■ **Requirements**
Every line in the listing below from the one with "The Blender code" through the one with "self.lapel_length = Tabled(self._lapel_length, low, high)" is to be reproduced exactly, both ends included; leave out the rest.

(Items listed in a dataset)
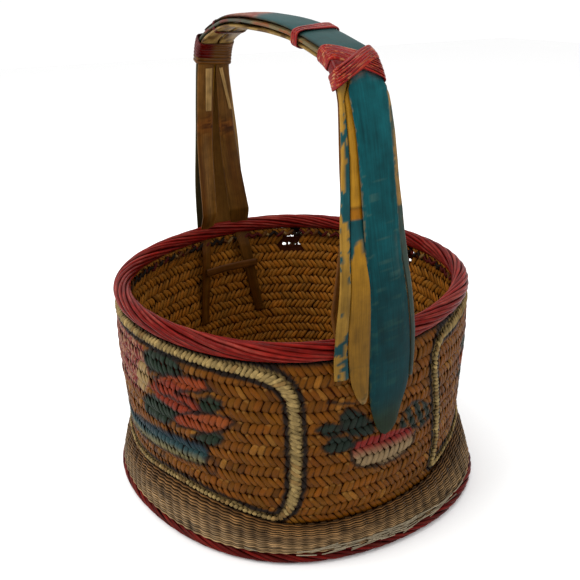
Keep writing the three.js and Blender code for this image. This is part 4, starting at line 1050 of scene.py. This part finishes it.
def side_b_colour(s, c, top, z, x):
    col = bamboo(lin((158, 112, 26)), 6, 0.25)(s, c, top, z, x)
    fr = (x > 0)
    n = fbm(s * 0.16, c * 2.0, 4, 151)
    # patch of teal below the node with a ragged lower edge
    jag = 7.5 * (vnoise(c * 3.4, 0, 0, 152) - 0.5) * 2
    k = smooth(252 + jag, 255 + jag, z) * (1 - smooth(270.5, 271.5, z)) * fr
    col = mixc(col, lin((14, 66, 70)) * (0.8 + 0.4 * n)[..., None], k)
    nd = np.exp(-((z - 278) / 0.9) ** 2) * fr
    col = mixc(col, lin((74, 38, 8)), nd * 0.8)
    band = smooth(270.5, 272, z) * (1 - smooth(277, 278.5, z)) * fr
    col = mixc(col, lin((138, 84, 8)), band * 0.85)
    tip = 1 - smooth(141, 149, z)
    col = mixc(col, lin((164, 132, 84)), tip * 0.7 * fr)
    sp = smooth(0.72, 0.78, vnoise(s * 0.3, c * 3, 9, 153)) * (1 - smooth(165, 175, z)) * fr
    col = mixc(col, lin((46, 54, 24)), sp * 0.6)
    arch = smooth(345, 362, z)
    col = mixc(col, col * 0.72, arch)
    return col


# painted shade: the colour is darkened lower down the handle legs
def painted_low_shade(f, lo=0.45):
    return lambda s, c, top, z, x: f(s, c, top, z, x) * (lo + (1 - lo) * smooth(190, 290, z))[..., None]


def side_c_colour(s, c, top, z, x):
    col = bamboo(lin((140, 108, 62)), 8, 0.3)(s, c, top, z, x)
    n = fbm(s * 0.1, c * 2.0, 4, 161)
    k = smooth(0.40, 0.5, n + 0.35 * (z < 276) - 0.1) * (x > 0)
    return mixc(col, lin((18, 62, 64)), k * 0.85 * np.where(top, 1, 0))


def inner_colour(seed, pale_top):
    def f(s, c, top, z, x):
        n1 = fbm(s * 0.012, c * 1.3, seed, 171)
        n2 = fbm(s * 0.03, c * 7, seed, 172)
        base = mixc(lin((104, 68, 22)), lin((88, 50, 8)), smooth(0.35, 0.65, n1)) * (1.0 if seed == 1 else 0.72)
        col = base * (1 - 0.3 * smooth(0.52, 0.72, n2))[..., None]
        back = x < 0
        # knuckle of the bamboo on the back leg
        z0 = 291.0 if seed == 1 else 288.0
        kn = np.exp(-((z - z0) / 7.5) ** 2) * back
        bl = fbm(s * 0.35, c * 3.5, seed, 173)
        col = mixc(col, mixc(lin((116, 66, 22)), lin((48, 20, 6)), smooth(0.42, 0.6, bl)), kn * 0.8)
        ln = np.exp(-((z - z0 + 2) / 0.9) ** 2) * back
        col = mixc(col, lin((40, 18, 6)), ln * 0.5)
        up = smooth(z0 + 8, z0 + 14, z) * back * (z < 350)
        col = mixc(col, lin((104, 68, 28)), up * 0.4)
        # lengthwise pale streak, a painted highlight, and a dark split
        col = mixc(col, lin((156, 122, 76)), 0.85 * np.exp(-((c + 0.12) / 0.09) ** 2) * back * (z < z0 - 8) * smooth(190, 200, z) * (seed == 1))
        col = mixc(col, lin((44, 20, 6)), 0.7 * np.exp(-((c - 0.45) / 0.07) ** 2) * back * (z < z0 - 4))
        low = (1 - smooth(176, 186, z))
        col = mixc(col, col * np.array([0.85, 0.75, 0.6]), low * 0.8)
        arch = smooth(352, 368, z)
        yel = mixc(lin((146, 118, 64)), lin((80, 56, 26)), smooth(0.42, 0.62, fbm(s * 0.08, c * 3, seed, 174)))
        col = mixc(col, yel, arch * 0.8)
        return col
    return f


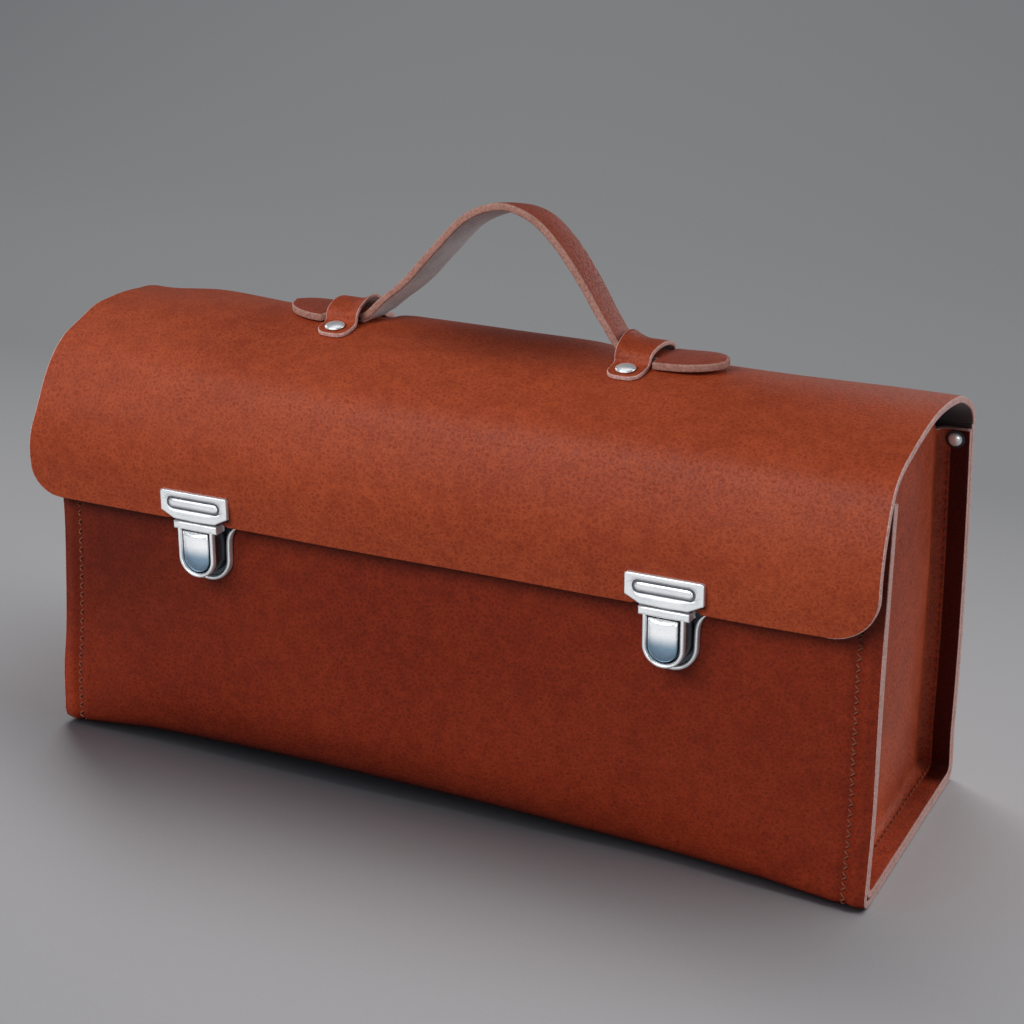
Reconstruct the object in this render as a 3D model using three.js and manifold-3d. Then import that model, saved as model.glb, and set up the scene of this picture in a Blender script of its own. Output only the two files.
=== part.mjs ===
// Leather tool bag. One wrap of leather makes the front, bottom, back and flap, and two
// gussets close its ends. Two tuck locks hold the flap, and a strap handle slides in two
// loops riveted to the flap.
//
// Millimetres. +X runs along the bag, -Y is its front and +Z is up. The origin is the middle
// of the bottom, on the surface that the bag stands on.

import * as THREE from 'three';
import { mergeVertices } from 'three/addons/utils/BufferGeometryUtils.js';
import Module from 'manifold-3d';

const wasm = await Module();
wasm.setup();

// ---- Driving dimensions -------------------------------------------------------------------

const FIT = 0.3;                     // air left between pieces that touch
const LENGTH = 400;                  // the wrap, end to end
const FLAP_LENGTH = 401;
const WRAP = 3;                      // leather thicknesses
const GUSSET = 2.5;
const LOOP = 2.4;
const STRAP = 3.5;

const GUSSET_DEPTH = 14.5;           // how far the end panels stand back from the wrap's ends
const GUSSET_BACK_TOP = 172;
const HINGE_Z = 175;                 // height of the fold where the flap starts
const FLAP_CORNER = 21;              // radius of the flap's two free corners
const FLAP_EDGE_Z = 124;

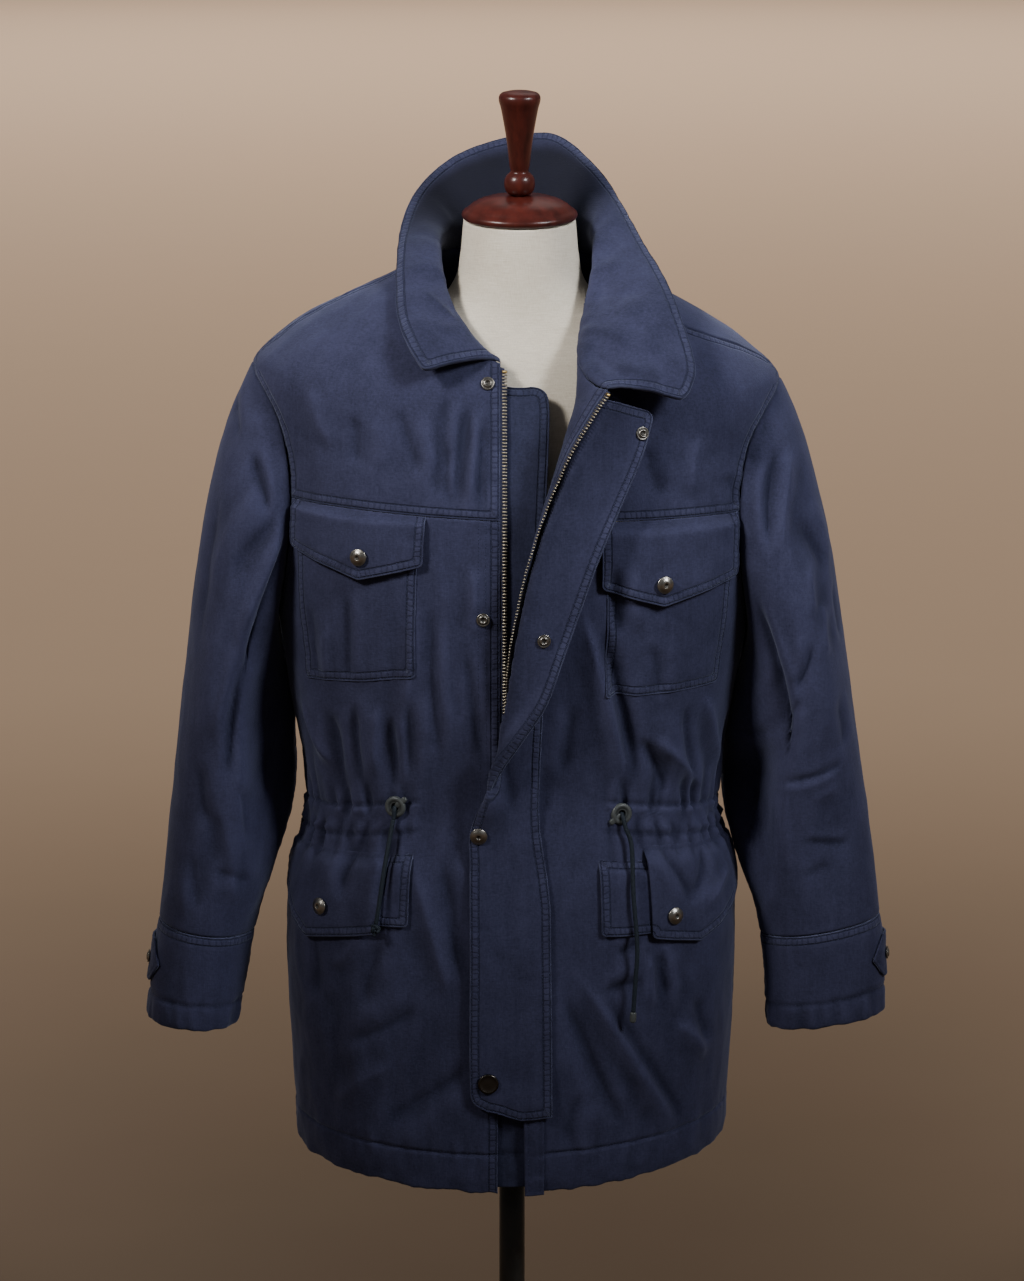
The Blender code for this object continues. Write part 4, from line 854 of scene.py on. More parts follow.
class BodyCloth:
    """Surface of the jacket's body: oval rings with gathers, folds and creases."""

    def __init__(self) -> None:
        """Work out what depends on height alone."""
        self.folds = Folds(BODY_FOLDS, BODY_REACH)
        self.creases = Creases(BODY_CREASES, BODY_REACH)
        self.gathers = Gathers()
        self.wrinkle = Noise(71)
        low, high = HEM_HEIGHT - 0.012, NECK_HEIGHT + 0.012
        self.zip_angle = Tabled(self._zip_angle, low, high)
        self.lapel_start = Tabled(self._lapel_start, low, high)
        self.lapel_way = Tabled(self._lapel_way, low, high)
        self.lapel_length = Tabled(self._lapel_length, low, high)

    def shape(self, phi: Array, height: Array) -> Array:
        """Points of the oval, without folds; phi is 0 at the centre front."""
        s = np.sin(phi)
        c = np.cos(phi)
        front = c > 0
        depth = np.where(front, RINGS.at("front_depth", height), RINGS.at("back_depth", height))
        end = np.where(front, RINGS.at("front", height), RINGS.at("back", height))
        power = RINGS.at("power", height)
        across = np.abs(s) / RINGS.at("half_width", height)
        along = np.abs(c) / depth
        radius = (across**power + along**power) ** (-1 / power)
        x = radius * s + RINGS.at("shift", height)
        tilt = HEM_TILT * x * ease((HEM_TILT_FROM - height) / HEM_TILT_RUN)
        tilt = tilt - SHOULDER_TILT * x * ease((height - SHOULDER_TILT_FROM) / SHOULDER_TILT_RUN)
        return stack(x, -radius * c, height + (end - height) * c * c + tilt)

    def normal(self, phi: Array, height: Array) -> Array:
        """Outward normals of the oval."""
        step = 0.002
        around = self.shape(phi + step, height) - self.shape(phi - step, height)
        up = self.shape(phi, height + step) - self.shape(phi, height - step)
        return unit(np.cross(around, up))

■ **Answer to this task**
The Blender code for this object continues. Write part 4, from line 854 of scene.py on. More parts follow.
class BodyCloth:
    """Surface of the jacket's body: oval rings with gathers, folds and creases."""

    def __init__(self) -> None:
        """Work out what depends on height alone."""
        self.folds = Folds(BODY_FOLDS, BODY_REACH)
        self.creases = Creases(BODY_CREASES, BODY_REACH)
        self.gathers = Gathers()
        self.wrinkle = Noise(71)
        low, high = HEM_HEIGHT - 0.012, NECK_HEIGHT + 0.012
        self.zip_angle = Tabled(self._zip_angle, low, high)
        self.lapel_start = Tabled(self._lapel_start, low, high)
        self.lapel_way = Tabled(self._lapel_way, low, high)
        self.lapel_length = Tabled(self._lapel_length, low, high)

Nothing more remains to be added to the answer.